Use Kubectl to Interact with the Fabric
On the control node you have access to kubectl, Fabric CLI, and k9s to manage the Fabric. To view information
about the switches run kubectl get agents -o wide. After the control node is available it usually takes about 10-15 minutes for the
switches to get installed.
After the switches are provisioned, the command returns something like this:
core@control-1 ~ $ kubectl get agents -o wide
NAME ROLE DESCR HWSKU HEARTBEAT APPLIED APPLIEDG CURRENTG VERSION SOFTWARE ATTEMPT ATTEMPTG AGE
leaf-01 server-leaf VS-01 ESLAG 1 DellEMC-S5248f-P-25G-DPB 11s 2m59s 1 1 v0.96.2 4.5.0-Enterprise_Base 2m59s 1 10m
leaf-02 server-leaf VS-02 ESLAG 1 DellEMC-S5248f-P-25G-DPB 29s 3m17s 1 1 v0.96.2 4.5.0-Enterprise_Base 3m17s 1 10m
leaf-03 server-leaf VS-03 DellEMC-S5248f-P-25G-DPB 19s 3m7s 1 1 v0.96.2 4.5.0-Enterprise_Base 3m7s 1 10m
spine-01 spine VS-04 DellEMC-S5248f-P-25G-DPB 28s 3m16s 1 1 v0.96.2 4.5.0-Enterprise_Base 3m16s 1 10m
spine-02 spine VS-05 DellEMC-S5248f-P-25G-DPB 17s 3m6s 1 1 v0.96.2 4.5.0-Enterprise_Base 3m6s 1 10m
The Heartbeat column shows how long ago the switch has sent the heartbeat to the control node. The Applied column
shows how long ago the switch has applied the configuration. AppliedG shows the generation of the configuration
applied. CurrentG shows the generation of the configuration the switch is supposed to run. Different values for
AppliedG and CurrentG mean that the switch is in the process of applying the configuration.
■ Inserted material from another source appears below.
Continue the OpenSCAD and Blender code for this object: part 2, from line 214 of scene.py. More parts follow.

At that point Fabric is ready and you can use kubectl and kubectl fabric to manage the Fabric. You can find more
about managing the Fabric in the Running Demo and User Guide sections.
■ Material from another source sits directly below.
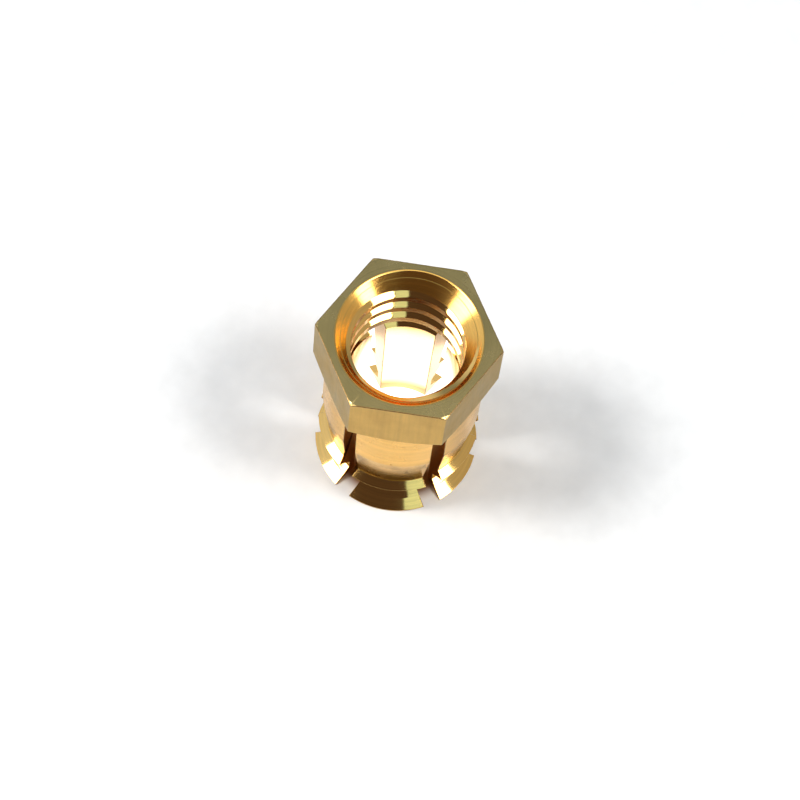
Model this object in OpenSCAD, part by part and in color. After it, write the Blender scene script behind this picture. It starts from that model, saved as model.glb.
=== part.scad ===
// Threaded insert, turned from hexagonal brass bar.
// A hexagonal head carries the thread. Below it, three saw cuts across the sleeve
// leave six spring fingers, and each finger ends in two barbs.
// The insert stands on its finger tips: z = 0 is the plane of the tips,
// the Z axis is the axis of the bore, and +Z points out of the mouth.
// Two corners of the hexagon lie on the X axis.

/* [Overall] */
// Height from the finger tips to the top face
total_h = 10.6; // [9:0.1:14]

/* [Head] */
// Width of the hexagonal bar across its flats
hex_af = 7; // [6.9:0.05:9]
// Height of the head at the middle of a flat
head_h = 3.05; // [2:0.05:3.6]
// Slope of the turned shoulder under the head, from the horizontal
shoulder_angle = 30; // [10:1:45]
// How far the chamfer on the top face reaches in from the corners
corner_cut = 0.14; // [0.02:0.02:0.4]
// Slope of the chamfer on the top face, from the horizontal
corner_angle = 30; // [10:1:45]

/* [Thread and bore] */
// Nominal diameter of the thread, at the bottom of its grooves
thread_d = 6; // [5:0.1:6.2]
// Pitch of the thread
thread_pitch = 1; // [0.5:0.05:1.25]
// Depth of the full thread below the top face
thread_depth = 3.8; // [3:0.1:5]
// Length of the cone that the tap leaves below the full thread
lead_h = 0.35; // [0.1:0.05:0.8]
// Width of the countersunk mouth beyond the thread, on the radius
countersink = 0.225; // [0.1:0.025:0.3]
// Full angle of the countersink
mouth_angle = 90; // [60:5:120]

/* [Sleeve] */
// How far the sleeve is turned down below the flats, on the radius
sleeve_step = 0.03; // [0.01:0.01:0.2]
// Height above the tips at which the straight sleeve starts to taper
taper_z = 4.75; // [3.5:0.05:6]
// Depth of the neck above the upper barb, below the sleeve's surface
neck_depth = 0.3; // [0.1:0.05:0.4]

/* [Barbs] */
// Height of the upper barb's edge above the tips
upper_barb_z = 2.22; // [1.8:0.02:2.8]
// How far the upper barb stands out from the sleeve
upper_barb_out = 0.11; // [0.05:0.01:0.4]
// Depth of the waist between the barbs, below the sleeve's surface
waist_depth = 0.67; // [0.4:0.01:0.8]
// Height above the tips at which the taper under the upper barb ends in the waist
waist_top_z = 1.22; // [0.9:0.02:1.8]
// Height above the tips at which the waist opens towards the lower barb
waist_z = 0.62; // [0.5:0.02:0.8]
// Height above the tips at which the lower barb's flare starts
flare_z = 0.34; // [0.2:0.02:0.44]
// Height of the land round the lower barb's rim
rim_h = 0.08; // [0.04:0.01:0.15]
// How far the lower barb stands out from the sleeve
lower_barb_out = 0.19; // [0.05:0.01:0.4]
// Slope of both barbs' upper faces, from the axis
barb_angle = 62; // [45:1:70]

/* [Saw cuts] */
// Direction of each cut across the sleeve, from the X axis
cut_angles = [0, 56, 124]; // [0:1:180]
// Height of the whole sleeve that is left between the cuts and the head
cut_land = 0.65; // [0.3:0.05:1.5]
// Width of a cut at its closed end
cut_w = 0.63; // [0.4:0.01:0.9]
// How much wider a cut is at the tips, where the fingers stand slightly open
cut_opening = 0.17; // [0:0.01:0.4]

/* [Hidden] */
$fn = 96;
// Pass of a cutting shape beyond the surface that it opens
over = 0.2;

corner_r = hex_af / 2 / cos(30);
sleeve_r = hex_af / 2 - sleeve_step;
neck_r = sleeve_r - neck_depth;
upper_barb_r = sleeve_r + upper_barb_out;
waist_r = sleeve_r - waist_depth;
lower_barb_r = sleeve_r + lower_barb_out;
flare_r = lower_barb_r - (flare_z - rim_h) * tan(barb_angle);
neck_z = upper_barb_z + (upper_barb_r - neck_r) / tan(barb_angle);

thread_r = thread_d / 2;
// Basic minor diameter of an internal metric thread
core_r = (thread_d - 1.0825 * thread_pitch) / 2;
mouth_r = thread_r + countersink;
mouth_h = countersink / tan(mouth_angle / 2);

cut_h = total_h - head_h - cut_land;

// Height of the turned shoulder at radius r; it meets the flats at head_h
function shoulder_z(r) = total_h - head_h + (r - hex_af / 2) * tan(shoulder_angle);
// Height of the top chamfer at radius r
function chamfer_z(r) = total_h - (r - (corner_r - corner_cut)) * tan(corner_angle);

// Hexagonal bar, turned above and below so that its corners are scalloped
module head() {
    outer_r = corner_r + over;
    inner_r = sleeve_r - over;
    intersection() {
        cylinder(r = corner_r, h = total_h, $fn = 6);
        rotate_extrude()
            polygon([
                [0, shoulder_z(inner_r)],
                [inner_r, shoulder_z(inner_r)],
                [outer_r, shoulder_z(outer_r)],
                [outer_r, chamfer_z(outer_r)],
                [corner_r - corner_cut, total_h],
                [0, total_h]
            ]);
    }
}

// Turned sleeve with its taper, neck, waist and two barbs
module sleeve() {
    rotate_extrude()
        polygon([
            [0, 0],
            [lower_barb_r, 0],
            [lower_barb_r, rim_h],
            [flare_r, flare_z],
            [waist_r, waist_z],
            [waist_r, waist_top_z],
            [upper_barb_r, upper_barb_z],
            [neck_r, neck_z],
            [sleeve_r, taper_z],
            [sleeve_r, shoulder_z(sleeve_r) + over],
            [0, shoulder_z(sleeve_r) + over]
        ]);
}

// Drilled hole, wall of the thread's grooves and countersunk mouth
module bore() {
    thread_z = total_h - thread_depth;
    rotate_extrude()
        polygon([
            [0, -over],
            [core_r, -over],
            [core_r, thread_z - lead_h],
            [thread_r, thread_z],
            [thread_r, total_h - mouth_h],
            [mouth_r, total_h],
            [mouth_r, total_h + over],
            [0, total_h + over]
        ]);
}

// One saw cut right across the sleeve, slightly wider at the tips
module saw_cut() {
    root = cut_w / 2;
    tip = root + cut_opening / 2;
    rotate([90, 0, 90])
        linear_extrude(height = 2 * (lower_barb_r + over), center = true)
            polygon([[-tip, -over], [tip, -over], [tip, 0], [root, cut_h], [-root, cut_h], [-tip, 0]]);
}

module threaded_insert() {
    color([0.80, 0.68, 0.40])
        difference() {
            union() {
                head();
                sleeve();
            }
            bore();
            for (angle = cut_angles)
                rotate([0, 0, angle])
                    saw_cut();
        }
}

threaded_insert();
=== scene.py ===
"""Turned brass threaded insert: hexagonal head, tapped bore, six barbed spring fingers.

The piece is machined here in the order a shop would follow. A bar blank is turned under its
hexagonal head, then drilled, countersunk, tapped and sawn, and its burrs are broken.
Sizes inside the classes are millimetres in the frame of the CAD model, and the finished
mesh is scaled to metres once.
"""

import logging
import math
from dataclasses import dataclass
from enum import Enum
from typing import Any

import bmesh
import bpy
from mathutils import Matrix, Vector


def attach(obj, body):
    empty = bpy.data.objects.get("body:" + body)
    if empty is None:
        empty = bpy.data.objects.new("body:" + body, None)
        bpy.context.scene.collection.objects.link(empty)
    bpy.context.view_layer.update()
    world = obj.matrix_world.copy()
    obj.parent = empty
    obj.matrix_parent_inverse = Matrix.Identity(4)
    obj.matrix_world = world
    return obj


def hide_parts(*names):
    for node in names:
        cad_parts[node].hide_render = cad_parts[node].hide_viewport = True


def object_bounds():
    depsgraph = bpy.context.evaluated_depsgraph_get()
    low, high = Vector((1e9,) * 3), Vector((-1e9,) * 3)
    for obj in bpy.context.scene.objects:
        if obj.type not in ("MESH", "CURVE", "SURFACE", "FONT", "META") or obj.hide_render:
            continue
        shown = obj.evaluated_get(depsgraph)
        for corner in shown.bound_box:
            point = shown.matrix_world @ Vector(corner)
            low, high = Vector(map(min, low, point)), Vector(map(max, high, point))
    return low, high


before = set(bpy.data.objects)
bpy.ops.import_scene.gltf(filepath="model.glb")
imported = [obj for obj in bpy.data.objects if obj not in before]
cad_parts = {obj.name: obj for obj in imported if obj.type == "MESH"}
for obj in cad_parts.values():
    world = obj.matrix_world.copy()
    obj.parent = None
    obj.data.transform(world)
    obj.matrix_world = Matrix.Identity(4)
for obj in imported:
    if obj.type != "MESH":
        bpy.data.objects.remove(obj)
CAD_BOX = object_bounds()

MM = 0.001
LOG = logging.getLogger("threaded_insert")
Socket = bpy.types.NodeSocket
Triple = tuple[float, float, float]
Colour = Triple
# Two numbers that belong together, such as where something starts and where it is in full
Span = tuple[float, float]


class Finish(Enum):
    """The finishes of the insert, in the order of the piece's material slots."""

    FACED = 0
    DRAWN = 1
    SLEEVE = 2
    BARB = 3
    EDGE = 4
    COUNTERSINK = 5
    THREAD = 6
    BORE = 7
    SAWN = 8


class ToolMarks(Enum):
    """Which way the fine lines on a surface run."""

    TURNED = "round the axis"
    DRAWN = "along the bar"


# A point of an outline: radius, height, and the finish of the band that ends there
Row = tuple[float, float, Finish]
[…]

Getting main Fabric objects
You can list the main Fabric objects by running kubectl get on the control node. You can find more details about
using the Fabric in the User Guide, Fabric
API and
Fabric CLI sections.
For example, to get the list of switches, run:
core@control-1 ~ $ kubectl get switch
NAME PROFILE ROLE DESCR GROUPS AGE
leaf-01 vs server-leaf VS-01 ESLAG 1 ["eslag-1"] 10m
leaf-02 vs server-leaf VS-02 ESLAG 1 ["eslag-1"] 10m
leaf-03 vs server-leaf VS-03 10m
spine-01 vs spine VS-04 10m
spine-02 vs spine VS-05 10m
Similarly, to get the list of servers, run:
core@control-1 ~ $ kubectl get server
NAME TYPE DESCR AGE
control-1 control Control node 10m
server-01 S-01 ESLAG leaf-01 leaf-02 10m
server-02 S-02 ESLAG leaf-01 leaf-02 10m
server-03 S-03 Unbundled leaf-01 10m
server-04 S-04 Bundled leaf-02 10m
server-05 S-05 Unbundled leaf-03 10m
server-06 S-06 Bundled leaf-03 10m
For connections, use:
core@control-1 ~ $ kubectl get connection
NAME TYPE AGE
server-01--eslag--leaf-01--leaf-02 eslag 10m
server-02--eslag--leaf-01--leaf-02 eslag 10m
server-03--unbundled--leaf-01 unbundled 10m
server-04--bundled--leaf-02 bundled 10m
server-05--unbundled--leaf-03 unbundled 10m
server-06--bundled--leaf-03 bundled 10m
spine-01--fabric--leaf-01 fabric 10m
spine-01--fabric--leaf-02 fabric 10m
spine-01--fabric--leaf-03 fabric 10m
spine-01--gateway--gateway-1 gateway 10m
spine-02--fabric--leaf-01 fabric 10m
spine-02--fabric--leaf-02 fabric 10m
spine-02--fabric--leaf-03 fabric 10m
spine-02--gateway--gateway-1 gateway 10m
For IPv4 and VLAN namespaces, use:
core@control-1 ~ $ kubectl get ipns
NAME SUBNETS AGE
default ["10.0.0.0/16"] 10m
core@control-1 ~ $ kubectl get vlanns
NAME AGE
default 10m
Reset VLAB
If VLAB is currently running, press Ctrl + C to stop it. To reset VLAB and start over run hhfab init -f. This option forces the process to overwrite your existing configuration in fab.yaml.